» **DIRECTION**
Print all the data, keeping every line exactly as it is.
+ + + + + + +
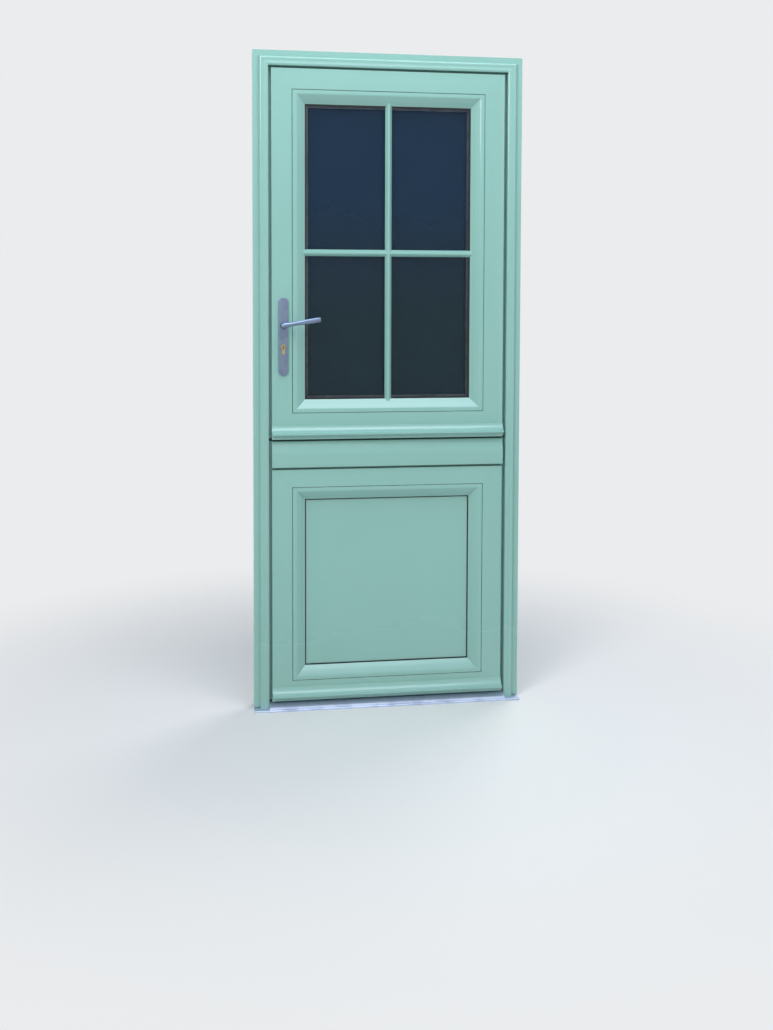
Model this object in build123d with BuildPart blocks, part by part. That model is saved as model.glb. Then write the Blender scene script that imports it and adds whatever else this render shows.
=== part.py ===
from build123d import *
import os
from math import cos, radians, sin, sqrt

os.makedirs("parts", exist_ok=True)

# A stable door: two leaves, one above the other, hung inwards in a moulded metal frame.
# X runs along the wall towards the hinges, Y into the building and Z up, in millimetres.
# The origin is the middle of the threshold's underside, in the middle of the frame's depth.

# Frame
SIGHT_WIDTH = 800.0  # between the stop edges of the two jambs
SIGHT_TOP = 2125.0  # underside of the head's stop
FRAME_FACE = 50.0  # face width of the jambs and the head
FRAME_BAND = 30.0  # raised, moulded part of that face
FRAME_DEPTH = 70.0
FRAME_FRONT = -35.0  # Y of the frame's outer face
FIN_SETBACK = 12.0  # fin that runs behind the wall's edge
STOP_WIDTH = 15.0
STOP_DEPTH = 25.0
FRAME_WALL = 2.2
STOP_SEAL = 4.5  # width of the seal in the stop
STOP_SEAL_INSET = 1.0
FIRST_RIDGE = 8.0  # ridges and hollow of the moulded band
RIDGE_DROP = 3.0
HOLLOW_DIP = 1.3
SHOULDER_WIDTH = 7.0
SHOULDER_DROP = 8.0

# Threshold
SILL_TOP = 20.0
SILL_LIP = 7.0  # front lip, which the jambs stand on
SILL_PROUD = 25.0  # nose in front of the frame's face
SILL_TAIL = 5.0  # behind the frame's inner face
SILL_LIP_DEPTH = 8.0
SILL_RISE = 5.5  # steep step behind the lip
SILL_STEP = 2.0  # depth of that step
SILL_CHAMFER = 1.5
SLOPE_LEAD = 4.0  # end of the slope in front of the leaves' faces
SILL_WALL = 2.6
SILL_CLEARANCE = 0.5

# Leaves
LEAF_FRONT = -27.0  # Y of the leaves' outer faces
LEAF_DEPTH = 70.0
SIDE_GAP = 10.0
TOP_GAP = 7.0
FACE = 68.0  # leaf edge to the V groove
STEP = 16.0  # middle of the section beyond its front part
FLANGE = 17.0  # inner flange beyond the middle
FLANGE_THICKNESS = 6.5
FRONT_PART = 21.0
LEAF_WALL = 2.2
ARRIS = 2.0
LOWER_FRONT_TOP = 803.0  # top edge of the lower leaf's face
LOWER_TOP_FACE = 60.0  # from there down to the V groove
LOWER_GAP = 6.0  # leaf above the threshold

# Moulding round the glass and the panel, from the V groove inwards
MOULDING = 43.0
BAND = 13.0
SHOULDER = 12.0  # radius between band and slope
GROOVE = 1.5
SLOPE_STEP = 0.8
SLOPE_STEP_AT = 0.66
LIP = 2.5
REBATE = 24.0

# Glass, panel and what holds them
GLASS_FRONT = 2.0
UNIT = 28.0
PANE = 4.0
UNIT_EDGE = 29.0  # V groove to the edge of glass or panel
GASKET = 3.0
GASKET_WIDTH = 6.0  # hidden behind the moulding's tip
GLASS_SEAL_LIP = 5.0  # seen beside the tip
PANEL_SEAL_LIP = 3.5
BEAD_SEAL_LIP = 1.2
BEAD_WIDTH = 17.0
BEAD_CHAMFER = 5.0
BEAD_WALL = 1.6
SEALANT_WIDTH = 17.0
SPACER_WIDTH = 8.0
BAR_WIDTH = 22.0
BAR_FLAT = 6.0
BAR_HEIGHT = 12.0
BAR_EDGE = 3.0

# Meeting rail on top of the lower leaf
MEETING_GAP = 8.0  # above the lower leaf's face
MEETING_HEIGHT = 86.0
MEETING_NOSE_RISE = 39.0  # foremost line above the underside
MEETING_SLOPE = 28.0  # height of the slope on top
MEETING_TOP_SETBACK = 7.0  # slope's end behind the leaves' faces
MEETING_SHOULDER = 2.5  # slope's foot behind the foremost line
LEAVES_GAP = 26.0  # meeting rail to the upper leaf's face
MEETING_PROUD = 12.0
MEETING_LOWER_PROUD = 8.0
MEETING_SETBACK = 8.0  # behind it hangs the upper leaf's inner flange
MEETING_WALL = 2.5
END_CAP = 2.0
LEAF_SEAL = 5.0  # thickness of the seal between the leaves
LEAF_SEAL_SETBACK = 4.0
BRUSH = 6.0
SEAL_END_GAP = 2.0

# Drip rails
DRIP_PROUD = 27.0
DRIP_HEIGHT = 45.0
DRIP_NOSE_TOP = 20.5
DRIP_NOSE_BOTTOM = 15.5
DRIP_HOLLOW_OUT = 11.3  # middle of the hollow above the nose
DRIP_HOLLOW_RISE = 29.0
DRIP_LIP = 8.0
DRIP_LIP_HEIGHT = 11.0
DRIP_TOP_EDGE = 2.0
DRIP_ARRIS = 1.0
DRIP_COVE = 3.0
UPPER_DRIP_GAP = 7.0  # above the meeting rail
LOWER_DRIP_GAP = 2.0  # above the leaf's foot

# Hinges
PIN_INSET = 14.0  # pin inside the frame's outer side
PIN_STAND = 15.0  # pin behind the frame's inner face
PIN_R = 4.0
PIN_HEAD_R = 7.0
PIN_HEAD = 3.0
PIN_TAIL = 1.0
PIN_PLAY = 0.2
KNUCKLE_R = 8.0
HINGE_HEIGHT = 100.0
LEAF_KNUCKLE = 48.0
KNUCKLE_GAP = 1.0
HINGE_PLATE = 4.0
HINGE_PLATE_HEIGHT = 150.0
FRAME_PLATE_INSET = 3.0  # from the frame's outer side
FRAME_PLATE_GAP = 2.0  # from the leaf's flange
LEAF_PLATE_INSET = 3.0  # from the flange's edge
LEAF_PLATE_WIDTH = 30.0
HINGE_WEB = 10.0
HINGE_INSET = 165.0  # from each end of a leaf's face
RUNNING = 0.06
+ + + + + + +
» **EXPECTED ANSWER**
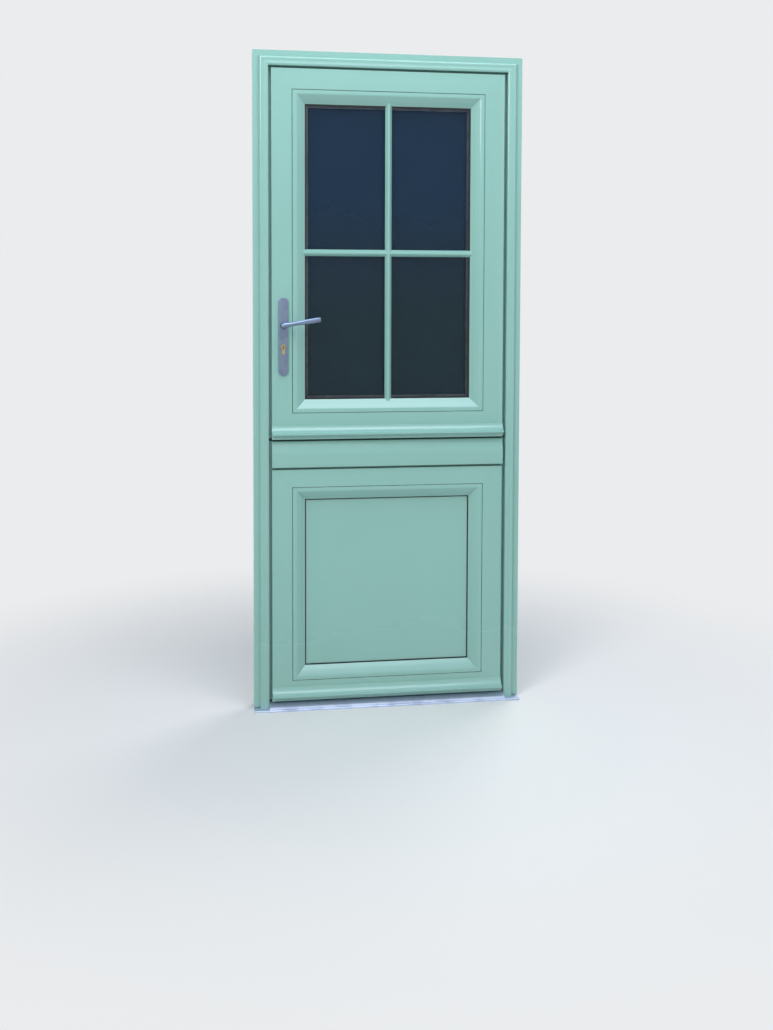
Model this object in build123d with BuildPart blocks, part by part. That model is saved as model.glb. Then write the Blender scene script that imports it and adds whatever else this render shows.
=== part.py ===
from build123d import *
import os
from math import cos, radians, sin, sqrt

os.makedirs("parts", exist_ok=True)

# A stable door: two leaves, one above the other, hung inwards in a moulded metal frame.
# X runs along the wall towards the hinges, Y into the building and Z up, in millimetres.
# The origin is the middle of the threshold's underside, in the middle of the frame's depth.

# Frame
SIGHT_WIDTH = 800.0  # between the stop edges of the two jambs
SIGHT_TOP = 2125.0  # underside of the head's stop
FRAME_FACE = 50.0  # face width of the jambs and the head
FRAME_BAND = 30.0  # raised, moulded part of that face
FRAME_DEPTH = 70.0
FRAME_FRONT = -35.0  # Y of the frame's outer face
FIN_SETBACK = 12.0  # fin that runs behind the wall's edge
STOP_WIDTH = 15.0
STOP_DEPTH = 25.0
FRAME_WALL = 2.2
STOP_SEAL = 4.5  # width of the seal in the stop
STOP_SEAL_INSET = 1.0
FIRST_RIDGE = 8.0  # ridges and hollow of the moulded band
RIDGE_DROP = 3.0
HOLLOW_DIP = 1.3
SHOULDER_WIDTH = 7.0
SHOULDER_DROP = 8.0

# Threshold
SILL_TOP = 20.0
SILL_LIP = 7.0  # front lip, which the jambs stand on
SILL_PROUD = 25.0  # nose in front of the frame's face
SILL_TAIL = 5.0  # behind the frame's inner face
SILL_LIP_DEPTH = 8.0
SILL_RISE = 5.5  # steep step behind the lip
SILL_STEP = 2.0  # depth of that step
SILL_CHAMFER = 1.5
SLOPE_LEAD = 4.0  # end of the slope in front of the leaves' faces
SILL_WALL = 2.6
SILL_CLEARANCE = 0.5

# Leaves
LEAF_FRONT = -27.0  # Y of the leaves' outer faces
LEAF_DEPTH = 70.0
SIDE_GAP = 10.0
TOP_GAP = 7.0
FACE = 68.0  # leaf edge to the V groove
STEP = 16.0  # middle of the section beyond its front part
FLANGE = 17.0  # inner flange beyond the middle
FLANGE_THICKNESS = 6.5
FRONT_PART = 21.0
LEAF_WALL = 2.2
ARRIS = 2.0
LOWER_FRONT_TOP = 803.0  # top edge of the lower leaf's face
LOWER_TOP_FACE = 60.0  # from there down to the V groove
LOWER_GAP = 6.0  # leaf above the threshold

# Moulding round the glass and the panel, from the V groove inwards
MOULDING = 43.0
BAND = 13.0
SHOULDER = 12.0  # radius between band and slope
GROOVE = 1.5
SLOPE_STEP = 0.8
SLOPE_STEP_AT = 0.66
LIP = 2.5
REBATE = 24.0

# Glass, panel and what holds them
GLASS_FRONT = 2.0
UNIT = 28.0
PANE = 4.0
UNIT_EDGE = 29.0  # V groove to the edge of glass or panel
GASKET = 3.0
GASKET_WIDTH = 6.0  # hidden behind the moulding's tip
GLASS_SEAL_LIP = 5.0  # seen beside the tip
PANEL_SEAL_LIP = 3.5
BEAD_SEAL_LIP = 1.2
BEAD_WIDTH = 17.0
BEAD_CHAMFER = 5.0
BEAD_WALL = 1.6
SEALANT_WIDTH = 17.0
SPACER_WIDTH = 8.0
BAR_WIDTH = 22.0
BAR_FLAT = 6.0
BAR_HEIGHT = 12.0
BAR_EDGE = 3.0

# Meeting rail on top of the lower leaf
MEETING_GAP = 8.0  # above the lower leaf's face
MEETING_HEIGHT = 86.0
MEETING_NOSE_RISE = 39.0  # foremost line above the underside
MEETING_SLOPE = 28.0  # height of the slope on top
MEETING_TOP_SETBACK = 7.0  # slope's end behind the leaves' faces
MEETING_SHOULDER = 2.5  # slope's foot behind the foremost line
LEAVES_GAP = 26.0  # meeting rail to the upper leaf's face
MEETING_PROUD = 12.0
MEETING_LOWER_PROUD = 8.0
MEETING_SETBACK = 8.0  # behind it hangs the upper leaf's inner flange
MEETING_WALL = 2.5
END_CAP = 2.0
LEAF_SEAL = 5.0  # thickness of the seal between the leaves
LEAF_SEAL_SETBACK = 4.0
BRUSH = 6.0
SEAL_END_GAP = 2.0

# Drip rails
DRIP_PROUD = 27.0
DRIP_HEIGHT = 45.0
DRIP_NOSE_TOP = 20.5
DRIP_NOSE_BOTTOM = 15.5
DRIP_HOLLOW_OUT = 11.3  # middle of the hollow above the nose
DRIP_HOLLOW_RISE = 29.0
DRIP_LIP = 8.0
DRIP_LIP_HEIGHT = 11.0
DRIP_TOP_EDGE = 2.0
DRIP_ARRIS = 1.0
DRIP_COVE = 3.0
UPPER_DRIP_GAP = 7.0  # above the meeting rail
LOWER_DRIP_GAP = 2.0  # above the leaf's foot

# Hinges
PIN_INSET = 14.0  # pin inside the frame's outer side
PIN_STAND = 15.0  # pin behind the frame's inner face
PIN_R = 4.0
PIN_HEAD_R = 7.0
PIN_HEAD = 3.0
PIN_TAIL = 1.0
PIN_PLAY = 0.2
KNUCKLE_R = 8.0
HINGE_HEIGHT = 100.0
LEAF_KNUCKLE = 48.0
KNUCKLE_GAP = 1.0
HINGE_PLATE = 4.0
HINGE_PLATE_HEIGHT = 150.0
FRAME_PLATE_INSET = 3.0  # from the frame's outer side
FRAME_PLATE_GAP = 2.0  # from the leaf's flange
LEAF_PLATE_INSET = 3.0  # from the flange's edge
LEAF_PLATE_WIDTH = 30.0
HINGE_WEB = 10.0
HINGE_INSET = 165.0  # from each end of a leaf's face
RUNNING = 0.06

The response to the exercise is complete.